The show is a modern day retelling of the story of David (Spoiler Alert for the heathens out there: He goes on to become king) set in a parallel universe and the fake country Gilboa (isn’t that where Anne Hathaway is a princess?) who is currently at war with their neighbors, the equally bad named Gath. In Gilboa, there is monarchy les by King Silas played by the overbearing Ian McShane (Agent Cody Banks) who lives a tangled life; he marries into money to set up his kingdom (of whom his brother-in-law is the main profiteer of the war); his daughter cares too much about his subjects and continually lobbies for better health care for them; his son is a royal version of Paris Hilton, right down to the parting and having sex with dudes. And of course there is the mistress with a kid of her own.

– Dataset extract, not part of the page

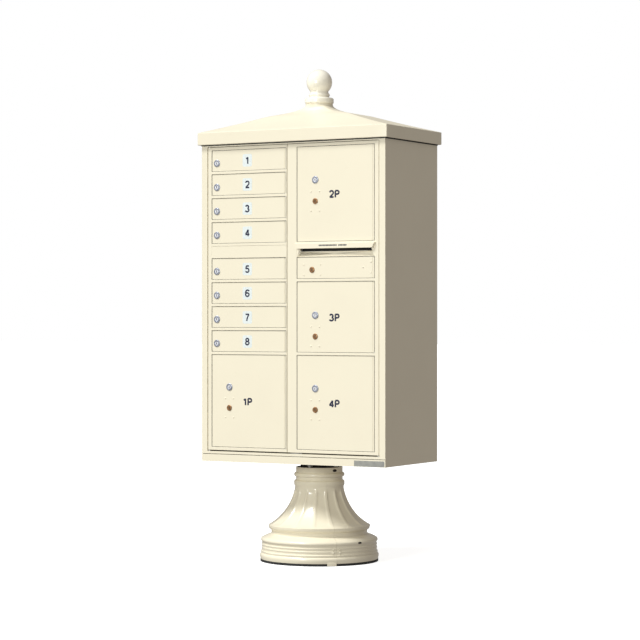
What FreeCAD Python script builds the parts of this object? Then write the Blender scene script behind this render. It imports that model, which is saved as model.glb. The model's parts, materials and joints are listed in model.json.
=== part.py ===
import FreeCAD, Part
import math
import os
from FreeCAD import Vector

# Cluster mailbox unit: a cabinet with eight customer compartments, four parcel lockers and an
# outgoing-mail compartment behind two master doors, on a pedestal with a decorative cover, under
# a hipped roof cap.  Millimetres.  +Z up, the front faces -Y, +X is to the viewer's right.  The
# origin is on the ground at the centre of the unit.

# ---- driving dimensions: case ----
CASE_W = 775.0            # cabinet width
CASE_D = 406.0            # cabinet depth
SHEET = 3.0               # case sheet
CASE_Z = 368.0            # underside of the case above the ground
FLANGE_H = 28.7           # front flange of the floor pan, with the joint above it
FLANGE_GAP = 2.0          # open joint between the flange and the collar
COLLAR_SIDE = 24.0        # width of the collar beside the master doors
COLLAR_FOOT = 13.5        # height of the collar below the master doors
HEAD_H = 43.2             # case above the master doors, most of it inside the cap

# ---- driving dimensions: master doors ----
FRAME_T = 12.0            # depth of the master door frames and of the collar's sills
OUTER_STILE = 19.1        # master door edge to the openings
CENTRE_W = 44.8           # width between the two columns of openings
LEFT_LIP = 3.0            # free stile of the left master door
MASTER_GAP = 2.0          # gap between the master doors and above them
MASTER_FOOT_GAP = 4.5     # gap below them
MASTER_FOOT = 11.8        # bottom rail
MASTER_HEAD = 11.0        # top rail
MASTER_KNUCKLE_R = 5.0    # rolled hinge edge of a master door
MASTER_INSET = 6.3        # collar edge to a master hinge axis
MASTER_PIN_R = 2.5
PIN_COLLAR_R = 4.5        # collar on each pin that carries the door
PIN_COLLAR_CLEAR = 0.1

# ---- driving dimensions: customer and parcel doors ----
TENANTS_PER_GROUP = 4
PITCH = 88.9              # customer door pitch
RAIL = 10.0               # rail between openings
PARCEL_LOW_H = 342.9      # opening height of the two lowest lockers
BAND_H = 44.9             # blank band between the two groups of customer doors
BAND_STEP = 0.6           # the blank band lies back from the rails
SHELL_STEP = 2.0          # the doors lie back from the frame
DOOR_T = 3.2
DOOR_GAP = 1.0
KNUCKLE_R = 3.2           # rolled hinge edge of a door
HINGE_INSET = 5.4         # opening edge to a door's hinge axis
ROD_R = 1.55
RUNNING = 0.05            # radial clearance of pins, rods and lock plugs

# ---- driving dimensions: locks ----
LOCK_BODY_R = 9.0
CHROME_RING_R = 13.5      # face ring of a customer lock
BRASS_RING_R = 11.0       # face ring of a carrier lock
LOCK_RING_T = 2.5
LOCK_NUT_R = 13.0
LOCK_NUT_T = 3.5
LOCK_SEAT = 0.1           # housing in its hole, and nut on its housing
PLUG_R = 6.55
PLUG_SET = 0.4            # plug face behind the ring's face
KEYWAY_W = 1.6
KEYWAY_H = 7.5
KEYWAY_T = 4.0
CAM_T = 2.0
CAM_W = 12.0
CAM_CLEAR = 0.5           # cam behind the back of the frame
TENANT_LOCK_X = 22.0      # from the opening's left edge
TENANT_LOCK_DROP = 8.7    # below the door's centre
PARCEL_LOCK_X = 76.5
LOCK_SPAN = 77.0          # customer lock to carrier lock
CUSTOMER_RISE = 51.0      # customer lock above the door's centre
MIDDLE_RISE = 6.4         # the same on the middle locker
SHORT_CAM = 28.0
STRIKE_W = 58.0           # strike plate beside a locker's locks
STRIKE_T = 3.0
STRIKE_OVER = 16.0        # strike plate above and below the locks
ARROW_LOCK_X = 63.3
ARROW_DROP = 7.0
ARROW_CAM = 70.0
ARROW_CAM_T = 3.0

# ---- driving dimensions: outgoing mail slot ----
SLOT_MARGIN_L = 12.4
SLOT_MARGIN_R = 13.4
SLOT_LIFT = 20.0          # slot above the arrow-lock panel
SLOT_H = 10.5
CHIN_DEPTH = 8.0          # the band below the slot slopes back this far
HOOD_OUT = 8.0
HOOD_H = 20.0
HOOD_OVER = 8.5           # hood past the opening at its free end
HOOD_OVER_HINGE = 6.0     # and at the hinge side, short of the collar when the door stands open
HOOD_TAPER = 9.0          # each end slants inward this much from top to bottom
HOOD_BEVEL = 4.0          # and from the door to the hood's face

# ---- driving dimensions: compartments ----
WALL_T = 2.0
RACK_SETBACK = 25.0       # front edge of the shelves behind the case front
RACK_BACK_GAP = 10.0      # rack to the case back
RACK_SIDE_GAP = 1.6       # opening edge to the rack's side walls
FLOOR_DROP = 5.0          # locker floor below the lowest openings
POST_T = 3.0
POST_CLEAR = 2.0          # master doors to the centre post
POST_LEFT = 12.0
POST_RIGHT = 36.0

# ---- driving dimensions: roof cap and finial ----
CAP_OVERHANG = 12.7
CAP_CLEAR = 0.5
CAP_DROP = 33.5           # fascia below the top of the case
FASCIA_H = 46.0
ROOF_KNEE_RISE = 35.5     # flat lower slope
ROOF_RISE = 100.5         # fascia to the roof's flat top
ROOF_KNEE = 0.62          # share of the half widths at the change of slope
ROOF_TOP = 0.115          # share of the half widths at the flat top
ROOF_LEDGE = 12.5         # bearing of the cap on the case
ROOF_SHELL = 8.0          # height of the roof above its hollow, at the top
BOSS_R = 50.0
BOSS_PROUD = 6.8          # finial's seat above the roof's flat top
COLLAR_R = 53.5
BALL_R = 47.5
BALL_RISE = 80.0          # ball centre above the collar's underside

# ---- driving dimensions: pedestal ----
PAD_R = 219.0
PAD_T = 8.0
BASE_SIDE = 254.0
BASE_T = 12.7
ANCHOR_SPACING = 203.2
ANCHOR_HOLE_R = 8.0
COLUMN_SIDE = 101.6
COLUMN_WALL = 6.35
TOP_R = 84.0              # round top plate
TOP_T = 8.0
CABINET_BOLT_CIRCLE_R = 68.0
CABINET_BOLT_R = 6.0
BOLT_CLEAR = 0.5
HEX_R = 10.5
HEX_T = 8.0
COVER_WALL = 5.0
COVER_SEAM = 47.0         # seam of the half shells, degrees from the front towards +X
SEAM_GAP = 0.1            # degrees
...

On the front line of the war is David Sheppard (who I cannot confirm is Mr. Boston from I Love New York, but I’m pretty sure it is him), an awe shucks country boy that can fix anything, including, apparently, wars. He gets tangled up with the king when he rescues the prince in one of the more laughable scenes as the soldiers of Gath acted like enemies is a crappy nineties video game. And as the preview promised, David takes the king up on his offer of half his kingdom by getting a dance with the princess.
Being based off of the Bible, there are plenty of religious references, many coming from then king’s personal guru, who naturally is not fond of the wars he wages and seems to be drawn to David (whom he creepily touches a few times in the first hour). And like most prophets he takes in vague terms and makes little sense.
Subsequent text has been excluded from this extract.